Still, it's too soon to know, and--even if more time had passed--ultimately it would be difficult to prove whether the legislation is actually encouraging more companies to go public.
"I would be shocked if there's a detectable effect from the JOBS Act in the number of publicly traded companies and employment," says Jay Ritter, a finance professor at the University of Florida and expert on IPOs.
Yet keeping a filing confidential does have its benefits, especially for a generation of fast-growth tech start-ups, says Jacqueline Kelley, a partner at Ernst & Young.
"There are back-and-forths with the SEC that they want to be able to work on before it becomes publicly available," she says. "Also, not being in the spotlight during this time is desirable, and being able to focus on the filing, rather than the media and investor relations."
Just imagine how welcome that would have been for Google, whose S-1 gave Silicon Valley a trove of competitive information, or Groupon, which faced a deluge of media attention when the SEC questioned its accounting practices, causing the company to adjust its revenue and income figures before its roadshow.
Even though these confidential filing options have been on the table for only five months, they're already producing public companies. Of the 17 that went public in August, more than half were initially confidential, according to Renaissance Capital.
A look at the seven IPOs slated for mid- to late September on the Nasdaq shows at least three were initially filed confidentially. These are: Trulia, a real estate listing start-up based in San Francisco, which filed plans to raise as much as $90 million; Smith Electric Vehicles, a maker of electric trucks in Kansas City, Missouri, that wants to raise $76 million; and GlobeImmune, a biopharmaceutical company based in Louisville, Colorado, that hopes to raise $60 million. Each is scheduled to begin trading the third week in September.

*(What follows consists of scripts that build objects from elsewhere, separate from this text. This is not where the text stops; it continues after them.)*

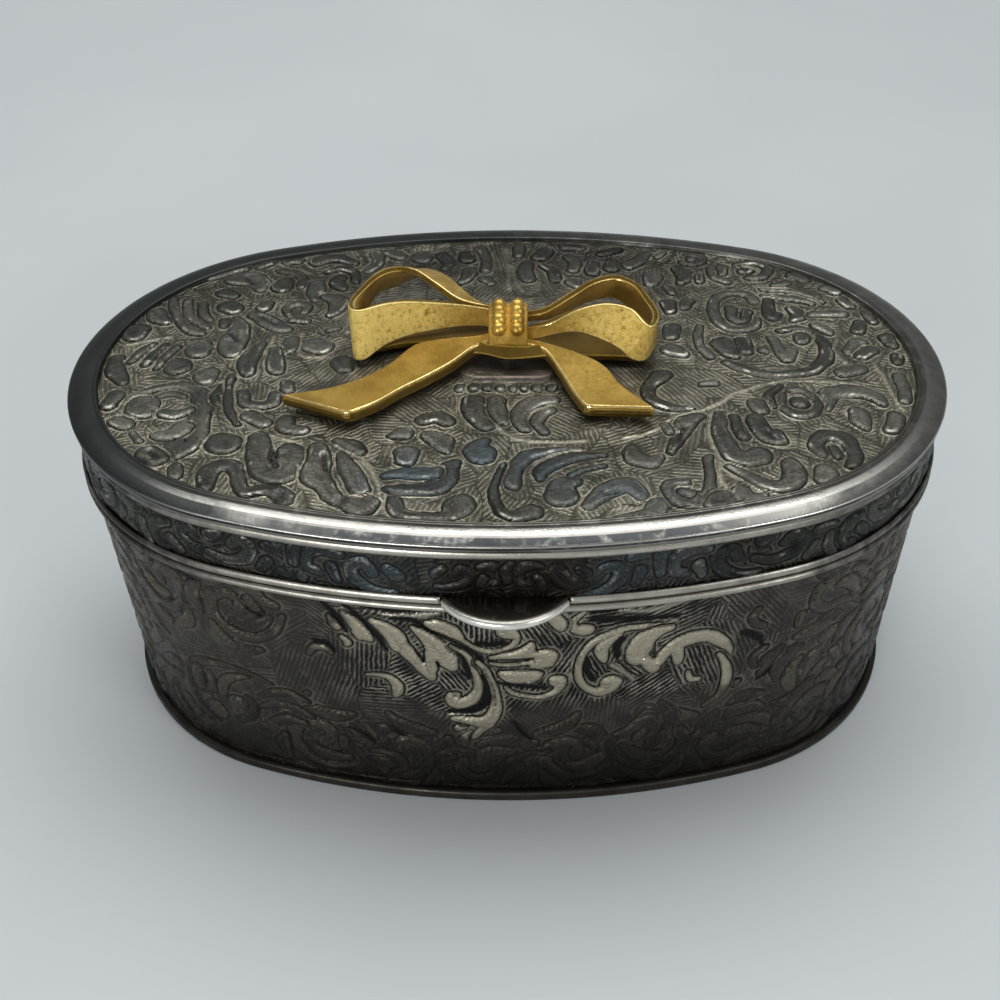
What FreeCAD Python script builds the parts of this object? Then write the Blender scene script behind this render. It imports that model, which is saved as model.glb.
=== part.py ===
import FreeCAD, Part

import math
import os

# Oval hinged trinket box in embossed plated metal, with a cast ribbon bow on its lid.
# Millimetres. The origin is at the middle of the foot's underside, the front faces -Y and up is +Z.
# An inset is a distance inward from the widest outline, which is the edge of the lid's rim.

Vector = FreeCAD.Vector
UP = Vector(0, 0, 1)
ACROSS = Vector(1, 0, 0)

# Widest outline: an oval of four tangent arcs
box_length = 114.0
box_width = 74.2
end_radius_share = 0.895

# Sheet, gaps and overrun
wall_thickness = 1.2
body_gap = 0.3
lining_gap = 0.15
overrun = 2.0

# Foot and base
foot_height = 1.6
foot_inset = 2.6
foot_breadth = 2.6
foot_edge = 0.4
base_thickness = 1.2

# Body wall and the bead round its top
wall_inset_bottom = 3.3
wall_inset_top = 0.97
split_height = 36.8
bead_height = 1.05
bead_inset = 0.25
lip_rise = 1.1
lip_depth = 3.4
lip_thickness = 0.8
lip_clearance = 0.35

# Lid: bead, frieze skirt, cord moulding, rim and top plate
skirt_inset = 0.6
frieze_height = 5.9
cord_height = 1.1
cord_inset = 0.3
rim_drop = 1.1
rim_rise = 0.65
rim_breadth = 3.8
ridge_breadth = 0.5
ridge_rise = 0.15
rim_bulge_share = 0.125
rim_bulge_height_share = 0.33
rim_crown_share = 0.42
rim_crown_height_share = 0.8
rim_ledge = 0.8
rim_ledge_thickness = 0.5
plate_thickness = 1.0
plate_recess = 0.15
cartouche_length = 13.6
cartouche_width = 8.2
cartouche_rise = 0.25
cartouche_corner = 3.0

# Thumb tab at the front of the lid
tab_length = 15.0
tab_offset = 0.45
tab_reach = 4.125
tab_edge = 0.4

# Lining of velvet over card
lining_thickness = 1.0
floor_pad_thickness = 1.6
lining_top_drop = 4.2

# Hinge behind the lid
hinge_length = 26.0
knuckle_count = 5
knuckle_radius = 1.7
pin_radius = 0.7
pin_clearance = 0.05
pin_head_radius = 1.1
pin_head_length = 0.5
knuckle_gap = 0.2
leaf_height = 5.6
leaf_thickness = 0.8
hinge_offset = 0.725

# Bow: its sizes over all, its ribbon and its knot
bow_offset = 0.05
bow_back = -0.45
bow_length = 48.0
bow_depth = 30.0
bow_height = 8.0
ribbon_thickness = 1.15
tail_thickness = 1.9
under_ribbon_thickness = 0.9
ribbon_steps = 4
bow_gap = 0.05
knot_length_share = 0.106
knot_offset_share = 0.008
knot_height = 3.8
knot_back = 2.8
knot_major = 3.5
knot_minor = 2.3
knot_tilt = 37.0
knot_edge = 0.6
knot_flat_height = 1.6
bead_radius = 1.0
bead_columns = 2
bead_rows = 4
bead_row_angle = 22.0
bead_first_angle = 40.0
bead_sink_share = 0.1
stud_radius = 1.3
stud_head_radius = 2.3
stud_head_height = 0.7

# Worked out from the sizes above
half_length = box_length / 2
half_width = box_width / 2
end_radius = half_width * end_radius_share
side_radius = ((half_length**2 - 2 * half_length * end_radius + half_width**2)
               / (2 * (half_width - end_radius)))
end_centre = half_length - end_radius
side_centre = side_radius - half_width
joint_angle = math.degrees(math.atan2(side_centre, end_centre))
lid_bottom = split_height + body_gap
lid_bead_top = lid_bottom + bead_height
frieze_top = lid_bead_top + frieze_height
rim_bottom = frieze_top + cord_height
rim_edge_height = rim_bottom + rim_drop
lid_top = rim_edge_height + rim_rise
plate_top = lid_top - plate_recess
plate_bottom = plate_top - plate_thickness
floor_height = foot_height + base_thickness
hinge_height = split_height + body_gap / 2
hinge_back = half_width - bead_inset + hinge_offset + knuckle_radius
skirt_inner = skirt_inset + wall_thickness
bow_middle = Vector(bow_offset, bow_back, plate_top)
knot_length = bow_length * knot_length_share
knot_offset = bow_length * knot_offset_share
knot_place = bow_middle + Vector(knot_offset, knot_back, knot_height)


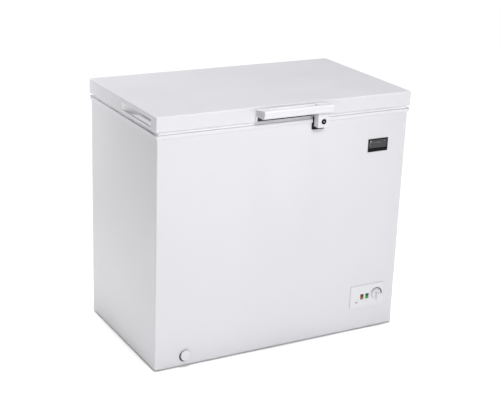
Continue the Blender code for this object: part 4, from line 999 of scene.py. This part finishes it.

Because of the "quiet period" between filing an S-1 with the SEC and getting SEC approval to go public, these companies are prevented from answering questions to elaborate about why they filed confidentially before making their IPO intentions public.
Still, Plenty of Scrutiny Around Secrecy
Given all the potential benefits of filing confidentially, it's unclear whether the companies doing so are the ones the legislation sought to help.
Though confidential filings were designed to be ideal for fast-growing technology companies, the definition of emerging-growth company can easily be stretched. Among the companies known to have filed confidentially with the SEC (and that continued on the path to IPO) are established companies looking for cash infusions. Those include Hollywood's MGM Studios, the company behind grocery store Fairway Market, and the 134-year-old U.K. soccer team Manchester United.
"With Manchester United, I don't think there are a lot of trade secrets exposed in the prospectus," Ritter points out.
The new confidential filing process is also drawing scrutiny for limiting information available to investors and the public--until just three weeks before a full-fledged IPO roadshow begins.
"Investors need time to start to kick the tires," says Sam Hamadeh, CEO of PrivCo, a private research firm based in New York City. "If people don't know the financials, it won't draw investors to the honey. It's no longer the three to four months of getting people really excited about it."
Another side effect: Market analysis becomes less accurate because a full view of the IPO backlog is now obscured.
Kathleen Shelton Smith, a principal at Renaissance Capital, points out that companies filing with the SEC aren't required to be completely silent. They can share data with some investors before their IPO roadshow, under the new "test-the-waters communications" permitted under Securities Act Section 5(d).
"The market works because a whole lot of investors can look at everything," she says. "So our view of a lot of the JOBS Act takes us backward to, 'Here's a special class of people getting special information.' We don't think that helps matters whatsoever."
Although the average investor remains in the dark with a confidential filing, that method can be appealing to well-connected venture-backed firms with strong ties to a community of top investors.
"In this day and age, companies are really taking advantage of going to investors early, sometimes two years before their IPOs," Kelley says, noting that investor-relations conferences increasingly are hosting special events for private companies. "So by the time they get into that process, there's already a relationship with those investors."
Others are skeptical of emerging-growth companies relying too much on their existing investment community when going public.
"Private companies have to realize, when the dust settles after their IPO, you want it to be owned by a bunch of people who really want to own part of the company, and not someone who wanted to do a fast trade," Smith says.